What is being asked:
From the data that follows, print exactly the lines starting at the one containing "for name, x" and ending at the one containing "cad_parts[node].hide_render = cad_parts[node].hide_viewport"; include both of them and nothing more.

Recorded data:

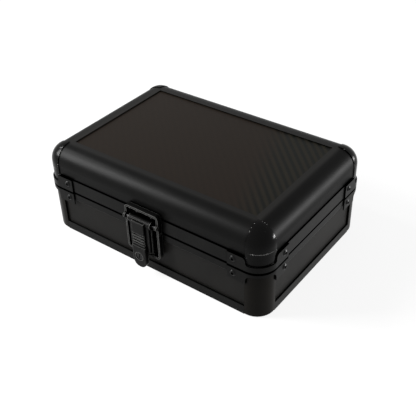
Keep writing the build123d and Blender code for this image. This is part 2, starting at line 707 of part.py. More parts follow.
def build_pieces():
    pieces = {}
    lid_rivet_z = parting_height + lid_rivet_rise
    base_rivet_z = parting_height - base_rivet_drop
    hinge_low_z = parting_height - lower_hinge_rivet
    hinge_high_z = parting_height + upper_hinge_rivet
    lid_latch_heights = (parting_height + lid_latch_rivet_low, parting_height + lid_latch_rivet_high)
    lid_latch_places = latch_rivet_places(lid_latch_rivet_side, lid_latch_heights)
    base_latch_places = latch_rivet_places(base_latch_rivet_side, (parting_height - base_latch_rivet_drop,))

    lid_corner_holes = None
    base_corner_holes = None
    for name, sx, sy in corners:
        lid_pair = corner_place(bracket_holes(lid_rivet_z), sx, sy)
        base_pair = corner_place(bracket_holes(base_rivet_z), sx, sy)
        lid_corner_holes = lid_pair if lid_corner_holes is None else lid_corner_holes + lid_pair
        base_corner_holes = base_pair if base_corner_holes is None else base_corner_holes + base_pair

    pieces["base_bottom_panel"] = make_bottom_panel()
    pieces["lid_top_panel"] = make_top_panel()
    for name, turn, half, reach in sides:
        spin = Rot(0, 0, turn)
        pieces["base_" + name + "_panel"] = spin * make_panel(half, reach)
        pieces["base_foot_rail_" + name] = spin * make_foot_rail(half, reach)
        pieces["base_rim_" + name] = spin * make_base_rim(half, reach) - base_corner_holes
        pieces["lid_rim_" + name] = spin * make_lid_rim(half, reach) - lid_corner_holes
        pieces["lid_edge_" + name] = spin * make_lid_edge(half, reach)
    pieces["base_rim_back"] -= hinge_holes(hinge_low_z)
    pieces["lid_rim_back"] -= hinge_holes(hinge_high_z)
    pieces["lid_rim_front"] -= latch_holes(lid_latch_places, rivet_shank + hole_gap)
    pieces["base_rim_front"] -= latch_holes(base_latch_places, rivet_shank + hole_gap)

    post = make_corner_post()
    cap = make_lid_cap()
    lid_bracket = make_lid_bracket() - bracket_holes(lid_rivet_z)
    base_bracket = make_base_bracket() - bracket_holes(base_rivet_z)
    joint = make_lid_joint()
    joints = []
    lid_rivets = []
    base_rivets = []
    for name, sx, sy in corners:
        pieces["base_corner_post_" + name] = corner_place(post, sx, sy)
        pieces["base_corner_bracket_" + name] = corner_place(base_bracket, sx, sy)
        pieces["lid_corner_bracket_" + name] = corner_place(lid_bracket, sx, sy)
        pieces["lid_corner_cap_" + name] = corner_place(cap, sx, sy)
        joints.append(corner_place(joint, sx, sy))
        lid_rivets += [corner_place(rivet, sx, sy) for rivet in bracket_rivets(lid_rivet_z)]
        base_rivets += [corner_place(rivet, sx, sy) for rivet in bracket_rivets(base_rivet_z)]
    pieces["lid_corner_joints"] = group(joints)
    pieces["lid_bracket_rivets"] = group(lid_rivets)
    pieces["base_bracket_rivets"] = group(base_rivets)

    for name, x in (("left", -hinge_place), ("right", hinge_place)):
        pieces["hinge_lower_leaf_" + name] = make_lower_leaf(x)
        pieces["hinge_upper_leaf_" + name] = make_upper_leaf(x)
    pieces["hinge_pins"] = group([make_hinge_pin(-hinge_place), make_hinge_pin(hinge_place)])
    pieces["hinge_lower_rivets"] = group(hinge_rivets(hinge_low_z))
    pieces["hinge_upper_rivets"] = group(hinge_rivets(hinge_high_z))

    pieces["latch_lid_plate"] = make_latch_lid_plate(lid_latch_places)
    pieces["latch_lid_rivets"] = group(latch_rivets(lid_latch_places))
    pieces["latch_base_plate"] = make_latch_base_plate(base_latch_places)
    pieces["latch_base_rivets"] = group(latch_rivets(base_latch_places))
    pieces["latch_hasp"] = make_hasp()
    pieces["latch_hasp_pin"] = make_hasp_pin()
    pieces["lock_housing"] = make_lock_housing()
    pieces["lock_core"] = make_lock_core()

    pieces["foam_tray"] = make_foam_tray()
    pieces["bay_dividers"] = group(make_dividers())
    pieces["lid_foam_pad"] = make_lid_pad()
    return pieces


os.makedirs("parts", exist_ok=True)
for node, shape in build_pieces().items():
    export_step(shape, "parts/" + node + ".step")
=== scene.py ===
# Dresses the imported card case: finishes, foam, latch plates, studio, lights and camera
import math
import bmesh
import bpy
from mathutils import Matrix, Vector, noise as value_noise


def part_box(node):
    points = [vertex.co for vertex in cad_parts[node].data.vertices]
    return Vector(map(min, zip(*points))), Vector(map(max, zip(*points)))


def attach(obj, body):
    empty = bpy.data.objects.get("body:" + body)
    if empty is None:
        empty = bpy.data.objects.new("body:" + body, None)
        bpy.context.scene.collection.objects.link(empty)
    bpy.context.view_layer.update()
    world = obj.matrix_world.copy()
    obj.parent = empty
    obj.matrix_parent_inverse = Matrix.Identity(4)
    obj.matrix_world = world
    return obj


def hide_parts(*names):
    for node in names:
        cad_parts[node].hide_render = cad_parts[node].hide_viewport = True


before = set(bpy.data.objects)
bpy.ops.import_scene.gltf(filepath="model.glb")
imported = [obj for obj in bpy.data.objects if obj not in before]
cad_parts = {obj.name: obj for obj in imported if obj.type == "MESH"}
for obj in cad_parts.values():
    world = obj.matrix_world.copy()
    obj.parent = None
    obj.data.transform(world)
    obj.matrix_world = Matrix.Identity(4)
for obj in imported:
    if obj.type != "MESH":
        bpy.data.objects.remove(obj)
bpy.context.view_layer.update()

# Where the photograph was taken from, in degrees and metres, and the lens that gives its perspective
CAMERA_AZIMUTH = 37.54
CAMERA_ELEVATION = 36.45
CAMERA_ROLL = -1.77
CAMERA_DISTANCE = 0.754
CAMERA_SLIDE = (0.00475, -0.0241)
CAMERA_AIM_HEIGHT = 0.0486
CAMERA_CLIP = (0.01, 50.0)
FOCAL_PIXELS = 719.8
PHOTO_PIXELS = 416.0
SENSOR_WIDTH = 36.0

# Studio: where the lamps stand and aim, the fill from all round, and the floor with its own faint glow
LAMP_DISTANCE = 1.3
LAMP_AIM = (0.0, 0.0, 0.05)
FILL_STRENGTH = 0.35
FLOOR_HALF = 6.0
FLOOR_DROP = 0.0002
FLOOR_TONE = 0.86
FLOOR_GLOW = 1.07
FLOOR_GLOW_SHARE = 0.8

# Lid panel stripes: their period and angle, and where they grow clear along X, which Y slants
STRIPE_PERIOD = 0.0069
STRIPE_ANGLE = math.radians(-45.0)
STRIPE_RIBS = 8.0
STRIPE_FADE = (0.052, 0.092)
STRIPE_FADE_SLANT = 0.35
STRIPE_FAINTEST = 0.1

# Fine grain and slow cloudiness of the black metals: texture scales, and how far tone and roughness stray
GRAIN_SCALE = 2600.0
GRAIN_STRETCH = 0.03
CLOUD_SCALE = 34.0
TONE_SPREAD = (0.8, 1.25)
SMOOTHER = 0.05
ROUGHER = 0.16

# Painted shade: how far and how steeply seams and corners are painted dark; the latch's longer reach paints
# shade deeper into its recesses
PAINTED_SHADE_REACH = 0.003
LATCH_PAINTED_SHADE_REACH = 0.008
PAINTED_SHADE_POWER = 1.5
NEARNESS_SAMPLES = 8

# Edges lightened partly as wear and partly as a painted highlight: their width and strength, how unevenly
# they show, and the scale and rarity of the chips and painted glints
WEAR_AND_HIGHLIGHT_REACH = 0.0007
WEAR_AND_HIGHLIGHT_GAIN = 2.0
WEAR_AND_HIGHLIGHT_SCALE = 420.0
WEAR_AND_HIGHLIGHT_SPREAD = (0.3, 1.5)
CHIP_AND_GLINT_SPOTS = (620.0, 0.56)
CHIP_AND_GLINT_PATCHES = (110.0, 0.55)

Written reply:
    for name, x in (("left", -hinge_place), ("right", hinge_place)):
        pieces["hinge_lower_leaf_" + name] = make_lower_leaf(x)
        pieces["hinge_upper_leaf_" + name] = make_upper_leaf(x)
    pieces["hinge_pins"] = group([make_hinge_pin(-hinge_place), make_hinge_pin(hinge_place)])
    pieces["hinge_lower_rivets"] = group(hinge_rivets(hinge_low_z))
    pieces["hinge_upper_rivets"] = group(hinge_rivets(hinge_high_z))

    pieces["latch_lid_plate"] = make_latch_lid_plate(lid_latch_places)
    pieces["latch_lid_rivets"] = group(latch_rivets(lid_latch_places))
    pieces["latch_base_plate"] = make_latch_base_plate(base_latch_places)
    pieces["latch_base_rivets"] = group(latch_rivets(base_latch_places))
    pieces["latch_hasp"] = make_hasp()
    pieces["latch_hasp_pin"] = make_hasp_pin()
    pieces["lock_housing"] = make_lock_housing()
    pieces["lock_core"] = make_lock_core()

    pieces["foam_tray"] = make_foam_tray()
    pieces["bay_dividers"] = group(make_dividers())
    pieces["lid_foam_pad"] = make_lid_pad()
    return pieces


os.makedirs("parts", exist_ok=True)
for node, shape in build_pieces().items():
    export_step(shape, "parts/" + node + ".step")
=== scene.py ===
# Dresses the imported card case: finishes, foam, latch plates, studio, lights and camera
import math
import bmesh
import bpy
from mathutils import Matrix, Vector, noise as value_noise


def part_box(node):
    points = [vertex.co for vertex in cad_parts[node].data.vertices]
    return Vector(map(min, zip(*points))), Vector(map(max, zip(*points)))


def attach(obj, body):
    empty = bpy.data.objects.get("body:" + body)
    if empty is None:
        empty = bpy.data.objects.new("body:" + body, None)
        bpy.context.scene.collection.objects.link(empty)
    bpy.context.view_layer.update()
    world = obj.matrix_world.copy()
    obj.parent = empty
    obj.matrix_parent_inverse = Matrix.Identity(4)
    obj.matrix_world = world
    return obj


def hide_parts(*names):
    for node in names:
        cad_parts[node].hide_render = cad_parts[node].hide_viewport = True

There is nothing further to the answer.